This problem is similar to Natural language inference, but on patent phrases instead of sentences. It is a hard problem as the dataset is relatively small while to determine semantic similarity between phrases we need to encode information about domain context. Fortunately we have a pretrained BERT model trained on 100M+ patents released by Google [https://cloud.google.com/blog/products/ai-machine-learning/how-ai-improves-patent-analysis](https://cloud.google.com/blog/products/ai-machine-learning/how-ai-improves-patent-analysis). With this model, we can cast our problem to a classification problem where the model needs to predict among 5 classes corresponding to 5 levels of matching and the final score is the weighted average over 5 levels. Input to the model is simply the concatenation of [Cooperative Patent Classification, anchor, target].

In [None]:
!pip install datasets

In [None]:
import torch
import pandas as pd
import numpy as np
from sklearn.model_selection import train_test_split
from transformers import TrainingArguments, Trainer
import datasets
from transformers import AutoModelForSequenceClassification, AutoTokenizer
import os
os.environ["WANDB_DISABLED"] = "true"

In [None]:
model = AutoModelForSequenceClassification.from_pretrained('anferico/bert-for-patents', num_labels=5, local_files_only=False)

tokenizer = AutoTokenizer.from_pretrained('anferico/bert-for-patents')

In [None]:
!ls /root/.cache/huggingface/transformers/

In [None]:
def encode_row(row, test=False):
    ret = tokenizer(row['context'][0] + ' ' + row['anchor'], row['target'])
    if not test:
        ret['label'] = np.digitize(row['score'], bins=np.linspace(0, 1, 5)) - 1
    
    return ret

data = datasets.Dataset.from_csv('/kaggle/input/us-patent-phrase-to-phrase-matching/train.csv')
dataset = data.map(encode_row, remove_columns= ['id', 'anchor', 'target', 'context', 'score'])
dataset = dataset.train_test_split(test_size=0.1)

In [None]:
def compute_metrics(eval_pred):
    predictions, labels = eval_pred
    
    prob = np.exp(predictions)
    prob = prob / np.sum(prob, axis=1, keepdims=True)
    pred = prob * np.linspace(0, 1, 5)
    pred = np.sum(pred, axis=1)
    
    labels = np.linspace(0, 1, 5)[labels]

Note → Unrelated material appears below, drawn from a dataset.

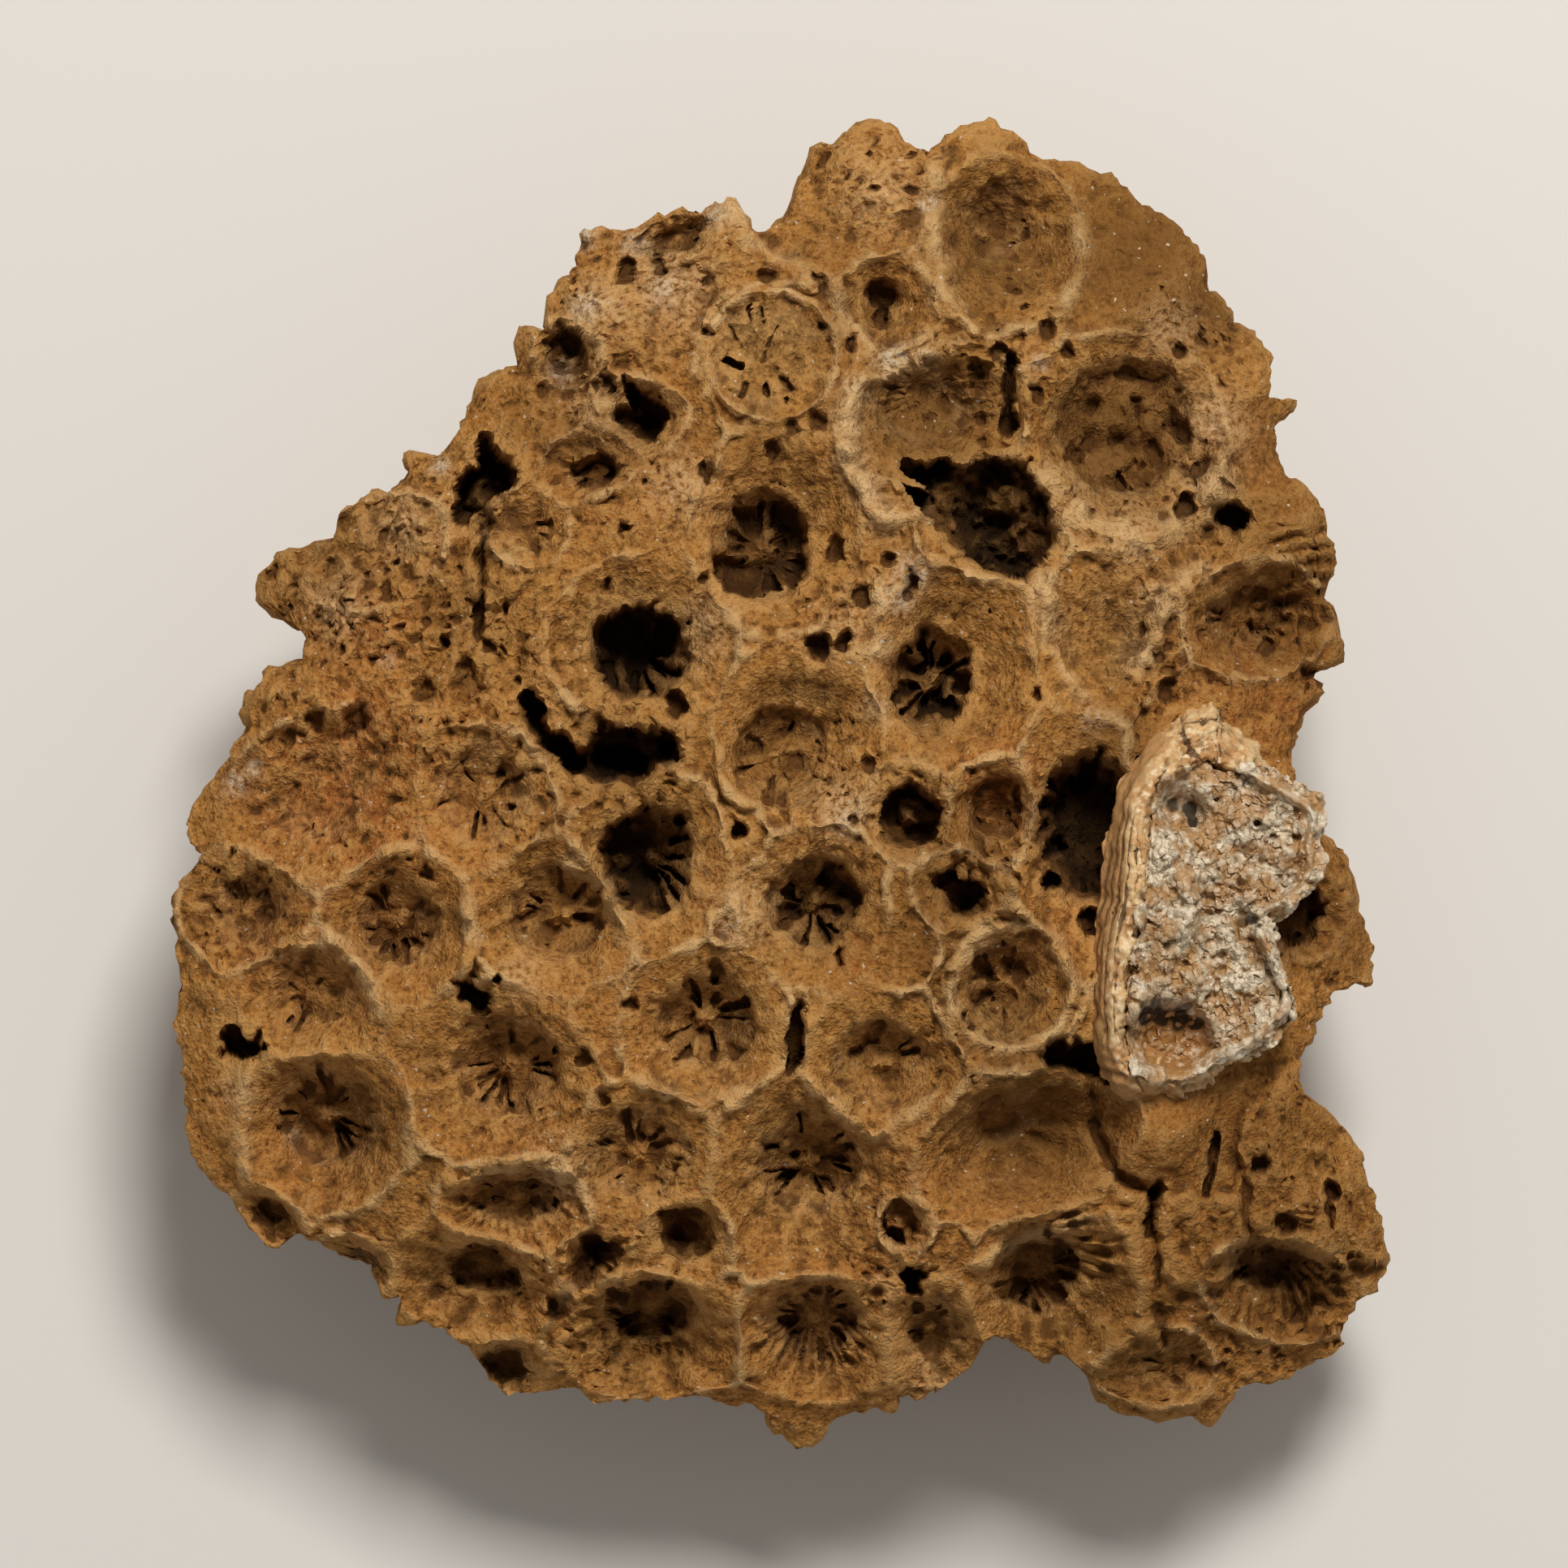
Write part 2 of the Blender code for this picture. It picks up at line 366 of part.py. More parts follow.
def crust_points(sphere):
    """The crystal crust: its underside follows the horn coral's face, and its top is lumpy."""
    angle, out, down = spread_over_stone(sphere, CRUST_SHARES)
    edge = edge_radius(CRUST_EDGE, CRUST_MIDDLE, angle)
    x = CRUST_MIDDLE[0] + edge * out * np.cos(angle)
    y = CRUST_MIDDLE[1] + edge * out * np.sin(angle)
    thickness = CRUST_THICKNESS * (0.45 + 0.55 * (1 - out**6))
    for lump_x, lump_y, radius, rise in CRUST_LUMPS:
        thickness += rise * np.clip(1 - np.hypot(x - lump_x, y - lump_y) / radius, 0, 1)
    return np.stack([x, y, horn_face(x, y) + SEAT_GAP + 0.25 + thickness * (1 - down)], axis=1)


def stone_material(name, colour, roughness):
    """A dull mineral finish."""
    material = bpy.data.materials.new(name)
    material.use_nodes = True
    shader = material.node_tree.nodes["Principled BSDF"]
    shader.inputs["Base Color"].default_value = (*colour, 1.0)
    shader.inputs["Roughness"].default_value = roughness
    shader.inputs["Metallic"].default_value = 0.0
    return material


def add_stone(name, place_points, subdivisions, faces, material):
    """Shapes a fine sphere into the stone, then keeps only the faces that the shape needs."""
    mesh = bpy.data.meshes.new(name)
    shape = bmesh.new()
    bmesh.ops.create_icosphere(shape, subdivisions=subdivisions, radius=1.0)
    sphere = np.array([vertex.co for vertex in shape.verts])
    sphere /= np.linalg.norm(sphere, axis=1, keepdims=True)
    for vertex, point in zip(shape.verts, place_points(sphere) * METRES_PER_MM):
        vertex.co = point
    fine_faces = len(shape.faces)
    shape.to_mesh(mesh)
    shape.free()
    mesh.materials.append(material)
    stone = bpy.data.objects.new(name, mesh)
    bpy.context.scene.collection.objects.link(stone)
    thin = stone.modifiers.new("fewer faces", "DECIMATE")
    thin.ratio = faces / fine_faces
    thin.use_collapse_triangulate = True
    return stone


def apply_modifiers(stone):
    """Makes the object's modified shape its own."""
    graph = bpy.context.evaluated_depsgraph_get()
    shaped = bpy.data.meshes.new_from_object(stone.evaluated_get(graph))
    stone.modifiers.clear()
    stone.data = shaped


def saw_flat(stone):
    """Cuts the stone off flat at the base, and closes the cut with one face."""
    shape = bmesh.new()
    shape.from_mesh(stone.data)
    everything = shape.verts[:] + shape.edges[:] + shape.faces[:]
    cut = bmesh.ops.bisect_plane(
        shape, geom=everything, plane_co=(0, 0, 0), plane_no=(0, 0, -1), clear_outer=True, dist=1e-7
    )
    edges = [part for part in cut["geom_cut"] if isinstance(part, bmesh.types.BMEdge)]
    bmesh.ops.contextual_create(shape, geom=edges)
    bmesh.ops.recalc_face_normals(shape, faces=shape.faces[:])
    shape.to_mesh(stone.data)
    shape.free()


def seat_in(stone, lodged):
    """Hollows the stone out for a piece that is lodged in it, with a little clearance all round."""
    cutter = bpy.data.objects.new("seat_cutter", lodged.data.copy())
    bpy.context.scene.collection.objects.link(cutter)
    cutter.hide_render = True
    cutter.display_type = "WIRE"
    normals = [vertex.normal.copy() for vertex in cutter.data.vertices]
    for vertex, normal in zip(cutter.data.vertices, normals):
        vertex.co += normal * SEAT_GAP * METRES_PER_MM
    seat = stone.modifiers.new("seat", "BOOLEAN")
    seat.operation = "DIFFERENCE"
    seat.object = cutter
    return cutter


def centre_over_origin(stones):
    """Moves all the stones together so that their outer box stands centred over the origin."""
    corners = np.array([vertex.co for stone in stones for vertex in stone.data.vertices])
    middle = (corners.min(axis=0) + corners.max(axis=0)) / 2
    for stone in stones:
        for vertex in stone.data.vertices:
            vertex.co.x -= middle[0]
            vertex.co.y -= middle[1]


def smooth_shading(stone):
    stone.data.shade_smooth()
    stone.data.set_sharp_from_angle(angle=np.radians(50))


def main():
    for obj in list(bpy.data.objects):
        bpy.data.objects.remove(obj)
    ochre = stone_material("coral_limestone", (0.36, 0.21, 0.10), 0.92)
    cream = stone_material("horn_coral_calcite", (0.60, 0.46, 0.28), 0.75)
    white = stone_material("calcite_crystals", (0.62, 0.54, 0.45), 0.45)

    colony = add_stone("coral_colony", colony_points, 7, COLONY_FACES, ochre)
    horn = add_stone("horn_coral", horn_points, 6, HORN_FACES, cream)
    crust = add_stone("calcite_crust", crust_points, 6, CRUST_FACES, white)
    for stone in (colony, horn, crust):
        apply_modifiers(stone)
    saw_flat(colony)
    seat_in(colony, horn)
    apply_modifiers(colony)
    centre_over_origin([colony, horn, crust])
    for stone in (colony, horn, crust):
        smooth_shading(stone)


main()
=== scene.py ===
"""The looks of a fossil colonial rugose coral that lies on its sawn base.

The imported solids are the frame: a colony of corallites, a broken horn coral lodged in its crown, and the
calcite crust in the horn coral's broken face. Shapes are worked out in millimetres and made in metres.
"""

import itertools
from collections import namedtuple

import bpy
import numpy as np
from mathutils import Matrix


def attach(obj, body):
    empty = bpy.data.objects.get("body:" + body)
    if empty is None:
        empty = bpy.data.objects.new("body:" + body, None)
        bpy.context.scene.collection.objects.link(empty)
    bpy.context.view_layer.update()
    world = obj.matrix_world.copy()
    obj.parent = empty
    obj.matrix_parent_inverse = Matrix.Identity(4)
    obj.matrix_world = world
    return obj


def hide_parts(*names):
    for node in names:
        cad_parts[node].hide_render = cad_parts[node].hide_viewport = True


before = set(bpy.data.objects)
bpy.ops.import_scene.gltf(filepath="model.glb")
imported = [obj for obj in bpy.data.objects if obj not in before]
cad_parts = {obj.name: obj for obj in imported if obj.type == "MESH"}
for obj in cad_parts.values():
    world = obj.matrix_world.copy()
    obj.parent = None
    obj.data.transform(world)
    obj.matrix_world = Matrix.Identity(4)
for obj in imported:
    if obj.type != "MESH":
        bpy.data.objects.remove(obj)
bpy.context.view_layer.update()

METRES_PER_MM = 0.001

# The view, the light and the floor
# The stone lies with its calices up, so it is looked at from straight above through a long lens, on a
# plain pale table, under a soft window-like lamp from the far side and a weak even fill.
PICTURE_SPAN = 0.138
RIM_LEVEL = 0.034
CAMERA_HEIGHT = 1.20
SENSOR_WIDTH = 36.0
NEAREST_SEEN = 0.01
LAMP_PLACE = (0.13, 0.49, 0.87)
LAMP_SIZE = 0.26
LAMP_POWER = 9.1
LAMP_COLOUR = (1.0, 0.96, 0.90)
FILL_COLOUR = (1.0, 0.95, 0.88)
FILL_STRENGTH = 0.29
FLOOR_SIZE = 3.0
FLOOR_COLOUR = (0.70, 0.69, 0.67)
FLOOR_ROUGHNESS = 0.9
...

    return {'pearson': np.corrcoef(pred, labels)[0][1]}


train_args = TrainingArguments(
    f"patent_phrase",
    evaluation_strategy = "epoch",
    save_strategy = "epoch",
    learning_rate=3e-5,
    per_device_train_batch_size=32,
    per_device_eval_batch_size=32,
    num_train_epochs=3,
    weight_decay=1e-3,
    load_best_model_at_end=True,
    metric_for_best_model="pearson",
)

trainer = Trainer(
    model,
    train_args,
    train_dataset=dataset["train"],
    eval_dataset=dataset["test"],
    tokenizer=tokenizer,
    compute_metrics=compute_metrics
)

In [None]:
trainer.train()

In [None]:
test_set = datasets.Dataset.from_csv('/kaggle/input/us-patent-phrase-to-phrase-matching/test.csv')
test_process = lambda x: encode_row(x, test=True)
encoded_test = test_set.map(test_process, remove_columns= ['id', 'anchor', 'target', 'context'])
outputs = trainer.predict(encoded_test)

prob = np.exp(outputs.predictions)
prob = prob / np.sum(prob, axis=1, keepdims=True)
pred = prob * np.linspace(0, 1, 5)
pred = np.sum(pred, axis=1)

submit = pd.DataFrame({'id': test_set['id'], 'score': pred})
submit.to_csv('submission.csv', index=False)

In [None]:
trainer.save_model('/kaggle/output/bert-for-patents')